The case studies presented in the paper help elucidate the roles and relationships of different stakeholders as projects evolve.  We emphasize that in SAL projects, expectations often shift away from technological solutions as the importance of relationships, networks and communication are realized.  All actors involved confront challenges to their expectations and norms.  Students are asked to shift from their long-held view of learning through acquisition to learning through practice.  Perhaps the most difficult challenge for them is to be held accountable not only to an instructor, but to community members, sponsors, team members, and their own beliefs about what a successful project outcome would be.  Faculty are challenged to relinquish the notion that they are knowledge-bearers.  In many contexts the faculty may have little knowledge beyond what students know, and so faculty also grow through sharing and learning.  Community members and sponsors learn to accommodate student inexperience, schedules and working modalities, on the expectation that broader impacts accrue through the specific project outcomes as well as institutional linkages that build over time.  Sponsors and community members also, at times, take on the role of educator and student.

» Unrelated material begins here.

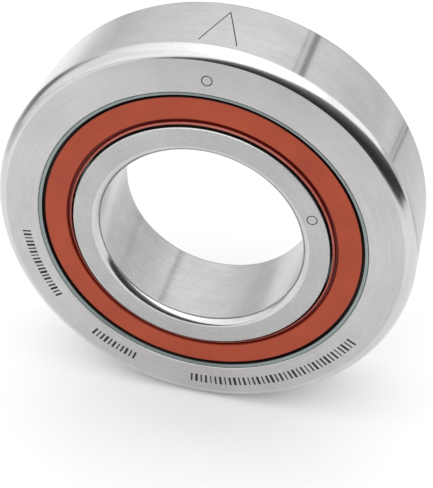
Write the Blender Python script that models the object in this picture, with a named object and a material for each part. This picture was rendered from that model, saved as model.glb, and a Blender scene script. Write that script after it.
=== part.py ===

As universities increasingly turn outside of the ivory tower and toward engagement with community needs and user-defined problems, new approaches are needed to guide these undertakings.  SAL highlights the emergent and co-created nature of knowledge for sustainability.  Opportunities exist for such projects through international partnerships as well as in communities in the US, including campus communities.  The SAL framework emphasizes the lessons of diversity and difference, and of effective relationship-building and communication, which provide a foundation for sharing and learning.